二分法,最简单的,貌似没要求....
function [x, count] = bisection(fx,a,b,error,count)
if(nargin == 4)%调用时不需要输入count,计数用,用户不需要知道
count = 1;
end
x = (a+b)/2;
fa = subs(fx,a);
f2 = subs(fx,x);
err = b - a;
if(err > error && f2 ~= 0)
if( fa*f2 < 0)
[x, count] = bisection(fx,a,x,error,count+1);
else [x, count] = bisection(fx,x,b,error,count+1);
end
end
end
迭代法
function [x0, count] = iteration(fx,a,error,n,count)
%n为最大迭代次数
if(nargin == 4)
count = 1;
end
x0 = subs(fx,a);
if(abs(x0-a) > error && count <= n)
[x0, count] = iteration(fx,x0,error,n,count+1);
end
end
加权加速迭代法
function [x0,count] = acceleration(fx,a,error,n,L,count)

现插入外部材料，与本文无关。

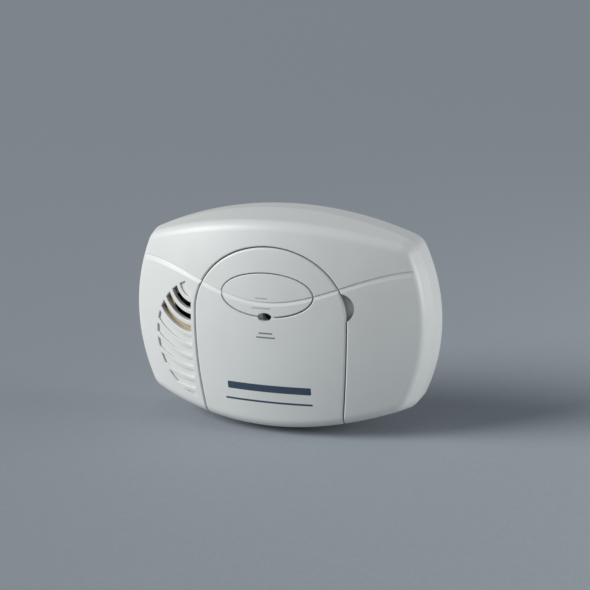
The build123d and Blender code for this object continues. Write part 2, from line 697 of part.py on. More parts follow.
def light_parts():
    body = disc(LIGHT_X, LIGHT_Z, LED_FLANGE_R, BOARD_FRONT, BOARD_FRONT + LED_FLANGE)
    body += disc(LIGHT_X, LIGHT_Z, LED_R, BOARD_FRONT, BOARD_FRONT + LED_TALL)
    led = fillet(body.edges().sort_by(Axis.Y)[0], LED_DOME_R)
    pipe = disc(LIGHT_X, LIGHT_Z, LED_R, BOARD_FRONT + LED_TALL + PIPE_GAP, PIPE_FRONT)
    pipe += disc(LIGHT_X, LIGHT_Z, PIPE_FLANGE_R, PIPE_FLANGE_BACK, PIPE_FLANGE_BACK + PIPE_FLANGE_THICK)
    return led, fillet(pipe.edges().sort_by(Axis.Y)[0], PIPE_EDGE_R)


def mouth_outline(grow):
    """The sounder's mouth: a circle cut off on the right."""
    left = Pos(MOUTH_RIGHT + grow - WIDTH / 2, 0) * Rectangle(WIDTH, 2 * HEIGHT)
    return (Pos(MOUTH_X, MOUTH_Z) * Circle(MOUTH_R + grow)) & left


def sounder_parts():
    outer = disc(SOUNDER_X, SOUNDER_Z, SOUNDER_R, BOARD_FRONT, SOUNDER_FRONT)
    neck = prism(mouth_outline(MOUTH_WALL), SOUNDER_FRONT - SOUNDER_WALL, LIMIT) & form(NECK_INSET)
    chamber = disc(SOUNDER_X, SOUNDER_Z, SOUNDER_R - SOUNDER_WALL, BOARD_FRONT + SOUNDER_FLOOR,
                   SOUNDER_FRONT - SOUNDER_WALL)
    housing = outer + neck - chamber
    housing -= prism(mouth_outline(0), SOUNDER_FRONT, LIMIT)
    housing -= disc(SOUND_HOLE_X, MOUTH_Z, SOUND_HOLE_R, SOUNDER_FRONT - 2 * SOUNDER_WALL, LIMIT)
    seat_front = BOARD_FRONT + SOUNDER_FLOOR + SEAT_THICK
    seat = prism(Pos(SOUNDER_X, SOUNDER_Z) * (Circle(PLATE_R) - Circle(PLATE_R - SEAT_WIDE)),
                 BOARD_FRONT + SOUNDER_FLOOR, seat_front)
    plate = disc(SOUNDER_X, SOUNDER_Z, PLATE_R, seat_front, seat_front + PLATE_THICK)
    wafer = disc(SOUNDER_X, SOUNDER_Z, WAFER_R, seat_front + PLATE_THICK, seat_front + 2 * PLATE_THICK)
    field = (Pos(BAFFLE_X, BAFFLE_Z) * Ellipse(BAFFLE_A, BAFFLE_B)) & (
        Pos(BAFFLE_RIGHT - WIDTH / 2, 0) * Rectangle(WIDTH, HEIGHT))
    baffle = shell(BAFFLE_INSET, BAFFLE_INSET + BAFFLE_THICK, field - mouth_outline(0))
    return housing, plate, wafer, seat, baffle


def sensor_parts():
    back = BOARD_FRONT + SENSOR_STANDOFF
    can_front = back + SENSOR_CAN
    can = disc(SENSOR_X, SENSOR_Z, SENSOR_R, back, can_front)
    can = fillet(can.edges().sort_by(Axis.Y)[-1], CAN_EDGE_R)
    cap = disc(SENSOR_X, SENSOR_Z, SENSOR_R - CAP_MARGIN, can_front, can_front + SENSOR_CAP)
    cap = fillet(cap.edges().sort_by(Axis.Y)[0], CAP_EDGE_R)
    for step in range(VENT_COUNT):
        turn = Pos(SENSOR_X, SENSOR_Z) * Rot(0, 0, 360 * step / VENT_COUNT)
        cap -= prism(turn * Pos(VENT_RING_R, 0) * Circle(VENT_R), can_front - OVERSHOOT, LIMIT)
    ring = Circle(SENSOR_R + SEAL_THICK) - Circle(SENSOR_R)
    seal = prism(Pos(SENSOR_X, SENSOR_Z) * ring, back + SEAL_BACK, back + SEAL_BACK + SEAL_TALL)
    pins = [disc(SENSOR_X + x, SENSOR_Z, SENSOR_PIN_R, BOARD_BACK - SENSOR_PIN_END, back)
            for x in (-PIN_SPREAD, PIN_SPREAD)]
    return can, cap, seal, Compound(pins)


def chip(x, z, width, height, tall):
    return block(x - width / 2, x + width / 2, z - height / 2, z + height / 2,
                 BOARD_FRONT, BOARD_FRONT + tall)


def chip_legs(package, count):
    """Flat feet down the two long sides of a chip."""
    x, z, _, height, _ = package
    feet = []
    for row in (z + height / 2 + LEG_REACH / 2, z - height / 2 - LEG_REACH / 2):
        for i in range(count):
            leg_x = x + (i - (count - 1) / 2) * LEG_PITCH
            feet.append(chip(leg_x, row, LEG_WIDTH, LEG_REACH, LEG_TALL))
    return feet


def coil_parts():
    x, z, radius, tall, flange = COIL
    front = BOARD_FRONT
    window = (front + flange, front + tall - flange)
    post = disc(x, z, COIL_POST_R, front, front + tall)
    core = disc(x, z, radius, front, front + tall) - disc(x, z, radius + OVERSHOOT, *window) + post
    return core, disc(x, z, radius - COIL_MARGIN, *window) - post


def board_components():
    """The small parts on the board, each kind a group of its own."""
    core, winding = coil_parts()
    groups = {
        "microcontroller": [chip(*CONTROLLER)],
        "microcontroller_leads": chip_legs(CONTROLLER, 7),
        "horn_driver": [chip(*DRIVER)],
        "horn_driver_leads": chip_legs(DRIVER, 5),
        "boost_coil_core": [core],
        "boost_coil_winding": [winding],
        "electrolytic_capacitors": [disc(x, z, radius, BOARD_FRONT, BOARD_FRONT + tall)
                                    for x, z, radius, tall in CANS],
        "crystal": [chip(*CRYSTAL)],
        "chip_resistors": [chip(x, z, *RESISTOR_SIZE) for x, z in RESISTORS],
        "ceramic_capacitors": [chip(x, z, *CERAMIC_SIZE) for x, z in CERAMICS],
        "boost_diode": [Pos(DIODE_X, -(BOARD_FRONT + DIODE_R), DIODE_Z) * Rot(0, 90, 0)
                        * Cylinder(DIODE_R, DIODE_LENGTH)],
    }
    return {name: Compound(solids) if len(solids) > 1 else solids[0]
            for name, solids in groups.items()}


def at_bosses():
    return [(x, z) for x in (-BOSS_X, BOSS_X) for z in (-BOSS_Z, BOSS_Z)]


def hook_slots():
    """Openings in the rear cover that hang on the bracket's hooks."""
    top = HOOK_Z + HANG_GAP
    low = HOOK_Z - HOOK_POST - LIFT + HANG_GAP - HOOK_PLAY
    half = HOOK_WIDTH / 2 + HOOK_PLAY
    return [block(x - half, x + half, low + shift, top + shift, 0, RIM_DEPTH)
            for x in (-HOOK_X, HOOK_X) for shift in (0, -2 * HOOK_Z)]


def rear_cover():
    inset = WALL + REAR_FIT
    cover = prism(body_outline(0, inset), REAR_FACE, REAR_FLANGE)
    cover -= prism(body_outline(0, inset + REAR_WALL), REAR_FACE + REAR_WALL, REAR_FLANGE + OVERSHOOT)
    for x, z in at_bosses():
        cover += disc(x, z, BOSS_STEP_R, REAR_FACE, BOSS_JOINT - BOARD_GAP)
        cover -= disc(x, z, SCREW_HEAD_R + HEAD_GAP, 0, SCREW_SEAT + SCREW_HEAD_H)
        cover -= disc(x, z, SCREW_R + SHANK_GAP, 0, LIMIT)
    for cut in hook_slots():
        cover -= cut
    for row in range(VENT_ROWS):
        for x in (-VENT_X, VENT_X):
            z = VENT_PITCH * (row - (VENT_ROWS - 1) / 2)
            cover -= prism(Pos(x, z) * SlotOverall(VENT_LENGTH, VENT_WIDTH), 0, REAR_FLANGE)
    return cover


def housing_screws():
    screws = []
    for x, z in at_bosses():
        head_front = SCREW_SEAT + SCREW_HEAD_H
        head = disc(x, z, SCREW_HEAD_R, SCREW_SEAT, head_front)
        shank = disc(x, z, SCREW_R, SCREW_SEAT, head_front + SCREW_LENGTH)
        cross = block(x - CROSS_LONG, x + CROSS_LONG, z - CROSS_THIN, z + CROSS_THIN,
                      SCREW_SEAT, SCREW_SEAT + CROSS_DEEP)
        cross += block(x - CROSS_THIN, x + CROSS_THIN, z - CROSS_LONG, z + CROSS_LONG,
                       SCREW_SEAT, SCREW_SEAT + CROSS_DEEP)
        screws.append(head + shank - cross)
    return Compound(screws)


def bracket_windows(grow):
    """Outlines of the openings that lighten the bracket, grown by this much."""
    return [Pos(0, z) * RectangleRounded(WINDOW_WIDTH + 2 * grow, WINDOW_HEIGHT + 2 * grow,
                                         WINDOW_R + grow) for z in (-WINDOW_Z, WINDOW_Z)]


def wall_bracket():
    outline = RectangleRounded(BRACKET_WIDTH, BRACKET_HEIGHT, BRACKET_CORNER)
    inner = RectangleRounded(BRACKET_WIDTH - 2 * RIB_THICK, BRACKET_HEIGHT - 2 * RIB_THICK,
                             BRACKET_CORNER - RIB_THICK)
    rib_front = BRACKET_THICK + RIB_TALL
    plate = prism(outline, 0, BRACKET_THICK) + prism(outline - inner, 0, rib_front)
    for wide, window in zip(bracket_windows(RIB_THICK), bracket_windows(0)):
        plate += prism(wide - window, 0, rib_front)
        plate -= prism(window, 0, LIMIT)
    for x in (-SLOT_SPACING / 2, SLOT_SPACING / 2):
        pad = SlotOverall(SCREW_SLOT_LENGTH + 2 * PAD_MARGIN, 2 * (SCREW_SLOT_R + PAD_MARGIN))
        plate += prism(Pos(x, 0) * pad, 0, rib_front)
        plate -= prism(Pos(x, 0) * SlotOverall(SCREW_SLOT_LENGTH, 2 * SCREW_SLOT_R), 0, LIMIT)
    lip_back = REAR_FACE + REAR_WALL + HOOK_GAP
    for x in (-HOOK_X, HOOK_X):
        for z in (HOOK_Z, -HOOK_Z):
            left, right = x - HOOK_WIDTH / 2, x + HOOK_WIDTH / 2
            plate += block(left, right, z - HOOK_POST, z, 0, lip_back + HOOK_THICK)
            plate += block(left, right, z - HOOK_POST, z + HOOK_LIP, lip_back, lip_back + HOOK_THICK)
    return plate


def rear_label():
    outline = RectangleRounded(LABEL_WIDTH, LABEL_HEIGHT, LABEL_R)
    return prism(outline, REAR_FACE - LABEL_THICK, REAR_FACE)


def write(name, solid):
    solid.label = name
    export_step(solid, f"parts/{name}.step")


def build():
    jacket, end_plate, small_snap, large_snap, plate, positive_clip, negative_clip = battery_parts()
    led, pipe = light_parts()
    housing, piezo_plate, piezo_wafer, seat, baffle = sounder_parts()
    can, cap, seal, pins = sensor_parts()
    nodes = {
        "front_cover": front_cover(),
        "rear_cover": rear_cover(),
        "wall_bracket": wall_bracket(),
        "battery_door": battery_door(),
        "door_hinge_pin": hinge_pin(),
        "test_button": test_button(),
        "button_retainer": button_retainer(),
        "battery_tray": battery_tray(),
        "battery_jacket": jacket,
        "battery_end_plate": end_plate,
        "battery_positive_snap": small_snap,
        "battery_negative_snap": large_snap,
        "contact_plate": plate,
        "positive_contact": positive_clip,
        "negative_contact": negative_clip,
        "main_circuit_board": main_circuit_board(),
        "test_switch_body": switch_body(),
        "test_switch_plunger": switch_plunger(),
        "indicator_led": led,
        "light_pipe": pipe,
        "sounder_housing": housing,
        "sounder_brass_plate": piezo_plate,
        "sounder_ceramic_disc": piezo_wafer,
        "sounder_seat_ring": seat,
        "sounder_baffle": baffle,
        "gas_sensor_can": can,
        "gas_sensor_cap": cap,
        "gas_sensor_seal": seal,
        "gas_sensor_pins": pins,
        "housing_screws": housing_screws(),
        "rear_label": rear_label(),
    }
    nodes.update(board_components())
    os.makedirs("parts", exist_ok=True)
    for name, solid in nodes.items():
        write(name, solid)


build()
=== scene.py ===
# %% [markdown]
# # A battery-powered carbon monoxide alarm
# The alarm's shells, door, button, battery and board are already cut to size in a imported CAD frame.
# This lesson dresses that frame: it gives every part the finish that its real material has, and it
# models the small things that a design drawing leaves out, such as printing, moulding marks, wire and
# solder. The frame is loaded first, because most later places are read from it, and its outer box is
# kept, because the printing starts in front of it and the table lies at its bottom.

# %% Load the frame
import bpy
from math import cos, pi, radians, sin
from mathutils import Matrix, Vector


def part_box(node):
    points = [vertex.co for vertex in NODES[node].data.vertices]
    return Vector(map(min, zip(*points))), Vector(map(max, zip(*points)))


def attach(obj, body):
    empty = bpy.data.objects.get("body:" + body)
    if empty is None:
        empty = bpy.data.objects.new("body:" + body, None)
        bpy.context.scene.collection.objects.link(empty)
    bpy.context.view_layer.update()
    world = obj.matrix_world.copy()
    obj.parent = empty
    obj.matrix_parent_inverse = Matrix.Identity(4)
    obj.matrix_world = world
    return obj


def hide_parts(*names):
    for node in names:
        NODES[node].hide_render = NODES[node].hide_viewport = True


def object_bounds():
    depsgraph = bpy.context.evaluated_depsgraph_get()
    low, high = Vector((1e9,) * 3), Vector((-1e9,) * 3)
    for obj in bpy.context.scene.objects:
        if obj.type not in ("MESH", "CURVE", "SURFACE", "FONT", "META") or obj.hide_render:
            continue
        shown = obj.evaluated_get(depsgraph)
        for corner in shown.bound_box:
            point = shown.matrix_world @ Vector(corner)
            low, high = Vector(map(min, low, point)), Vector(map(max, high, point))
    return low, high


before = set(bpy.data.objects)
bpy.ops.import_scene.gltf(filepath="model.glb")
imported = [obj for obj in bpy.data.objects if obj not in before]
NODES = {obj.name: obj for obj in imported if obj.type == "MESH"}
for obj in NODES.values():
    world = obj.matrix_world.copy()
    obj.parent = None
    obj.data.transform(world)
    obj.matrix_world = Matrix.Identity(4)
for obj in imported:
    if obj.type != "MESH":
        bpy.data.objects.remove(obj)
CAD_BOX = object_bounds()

MM = 0.001

# %% [markdown]
# The camera comes next, because it decides what has to look right. It stands a little above the alarm
# and to its right, with a long lens. A camera could be aimed with a Track To constraint, but the small
# roll of a camera held by hand is easier to give when the camera's own three axes are worked out as
# vectors: the line of sight, the level across it, and what is left for up.

# %% Camera
AZIMUTH = radians(22.76)
ELEVATION = radians(15.38)
ROLL = radians(-1.36)
DISTANCE = 575.8 * MM
LENS = 76.3
SENSOR = 36.0
AIM = Vector((0, -15 * MM, 0))
AIM_RIGHT = 7.2 * MM
AIM_UP = 9.5 * MM
NEAREST = 10 * MM
FARTHEST = 100

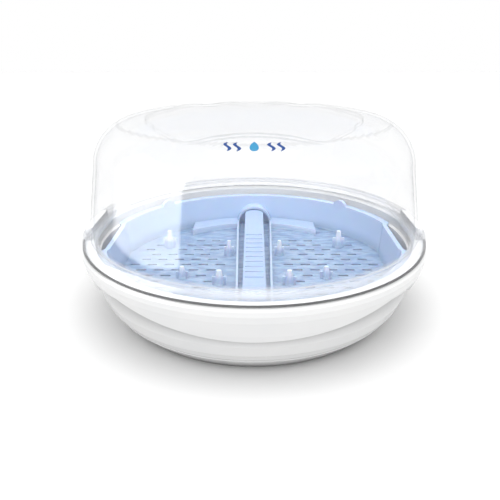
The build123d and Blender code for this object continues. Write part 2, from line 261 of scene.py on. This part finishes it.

%调用只需accele(fx,a,error,n)即可
if (nargin == 4)
count = 1;
L = subs(diff(fx),a);
end
x0 = subs(fx,a)/(1-L) - L*a/(1-L);
if (abs(x0-a) > error && count <= n)
[x0,count] = acceleration(fx,x0,error,n,L,count+1);
end
end
埃特金迭代法(与书本上有所不同,按照上课ppt编写的)
function [x0, count] = aitken(fx,a,error,n,count)
if (nargin == 4)
count = 1;
end
x1 = subs(fx,a);
x2 = subs(fx,x1);
x0 = x2 - (x2-x1)^2/(x2-2*x1+a);
if (abs(x0-a) > error && count <= n)
[x0,count] = aitken(fx,x0,error,n,count+1);
end
end
牛顿法
function [x0,count] = newton(fx,a,error,n,count)
if(nargin == 4)
count = 1;
end
x0 = a - subs(fx,a)/subs(diff(fx),a);
if(abs(x0-a) > error && count <= n)
[x0,count] = newton(fx,x0,error,n,count+1);
end
end
弦截法
function [x0,count] = secant(fx,a,b,error,n,count)
if(nargin == 5)
count = 1;
end
fa = subs(fx,a);
fb = subs(fx,b);
x0 = b - fb*(b-a)/(fb-fa);
if(abs(x0-b) > error && count <= n)
[x0,count] = secant(fx,b,x0,error,n,count+1);
end
end
抛物线法
function [x0,count] = parabola(fx,a,b,c,error,n,count)
if(nargin == 6)
count = 1;
end
fa = subs(fx,a);
fb = subs(fx,b);
fc = subs(fx,c);
fb_a = (fb-fa)/(b-a);
fc_b = (fc-fb)/(c-b);
fc_b_a = (fc_b - fb_a)/(c-a);
w = fc_b + fc_b_a*(c-b);
x0 = c - 2*fc/(w+(w^2 - 4*fc*fc_b_a)^.5);
if(abs(x0-c) > error && count <= n)
[x0,count] = parabola(fx,b,c,x0,error,n,count+1);
end
end
示例:
syms x
fx = x^3 +4*x^2-10;
gx = (10/(4+x))^.5;
format long;
[x0,count] = bisection(fx,1.5,1,10^-6)
[x0,count] = newton(fx,1.5,10^-6,100)
[x0,count] = secant(fx,1,1.5,10^-6,100)
[x0,count] = parabola(fx,1,1.2,1.5,10^-6,100)
[x0,count] = iteration(gx,1.5,10^-6,100)
[x0,count] = acceleration(gx,1.5,10^-6,100)
[x0,count] = aitken(gx,1.5,10^-6,100)
调用函数时应当注意传入的是f(x)=0,还是g(x)=x...............